Le peuple contre les actionnaires, voilà ce que sont les gilets jaunes.

Qu’il y ait des racistes et des xénophobes parmi eux, cela est certain. Le vote d’extrême droite représente 25 % de la population française. On ne voit pourtant pas qu’ils soient dominés par les racistes. La grande majorité d’entre eux sont surtout des désespérés du balancement gauche-droite produisant toujours plus de précarité. (...)

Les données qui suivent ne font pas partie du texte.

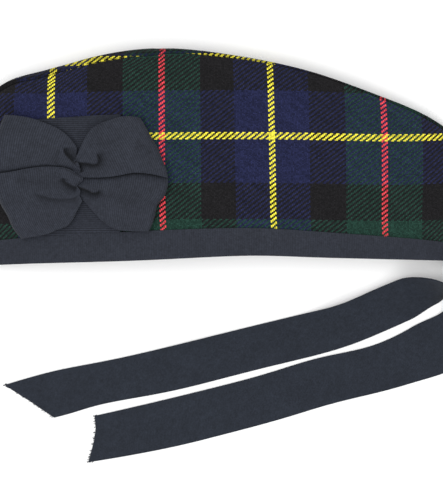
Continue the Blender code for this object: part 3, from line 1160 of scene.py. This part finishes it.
FRONT_MEET = (
    (4.0, 0.8), (0.4, 3.0), (-3.4, 5.5), (-6.7, 6.6), (-12.7, 7.3), (-19.0, 7.4), (-28.0, 6.4),
    (-38.0, 4.6), (-49.8, 3.2),
)
BACK_MEET = (
    (-1.0, 1.2), (4.6, 1.15), (10.0, 0.9), (17.3, 1.1), (24.0, 1.9), (33.4, 3.6), (42.0, 3.0),
    (53.1, 0.6),
)
BOW_CLEAR = 0.0012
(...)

Macron est le dernier, après Chirac, à avoir réussi à se faire élire avec le coup de l’épouvante face à l’imminence de l’arrivée au pouvoir de l’extrême droite. Moins-disant social, écologique et fiscal sont pourtant les mamelles du capitalisme ultralibéral ayant pour résultat l’enrichissement des plus riches, la précarisation des plus pauvres, la dé-moyennisation des classes intermédiaires, la faim et la pauvreté d’un tiers des humains. Avec toujours moins d’égalité, de fraternité et plus d’individualisme, les cupides et autres assoiffés de pouvoir n’ont eu de cesse de dire que les responsables de la précarisation étaient les étrangers, ceux d’une autre couleur, d’une autre religion. Cet abominable rideau de fumée vient de se déchirer. Ha !!! le bouc émissaire, c’est tellement commode de lui faire porter le poids des inégalités croissantes dont on est responsable quand on détient le pouvoir et tous les moyens de communication. (...)

Le résultat est fascinant. Enfin la grenouille-peuple, tente un saut hors de la bouilloire. La douce chaleur et le confort se sont transformés en bain bouillant. Aller se rafraîchir sur les ronds-points, sortir dans les rues était devenu indispensable pour faire comprendre au chef que la cuisson à petit feu était terminée. Le chef, un trio d’arrogants, imbus de leur personne, rigides, aveuglés par le torrent des billets de banque qui leurs a permis de prendre le pouvoir en France, totalement en décalage avec les besoins et les espoirs de la population. Après les Ttrente Glorieuses, les Trente Vicieuses de l’ultralibéralisme et le couronnement de Macron XVI, peut-être ce mouvement est-il le premier grand craquement de l’ultralibéralisme imposé depuis les années 80, au début par le duo Reagan-Thatcher.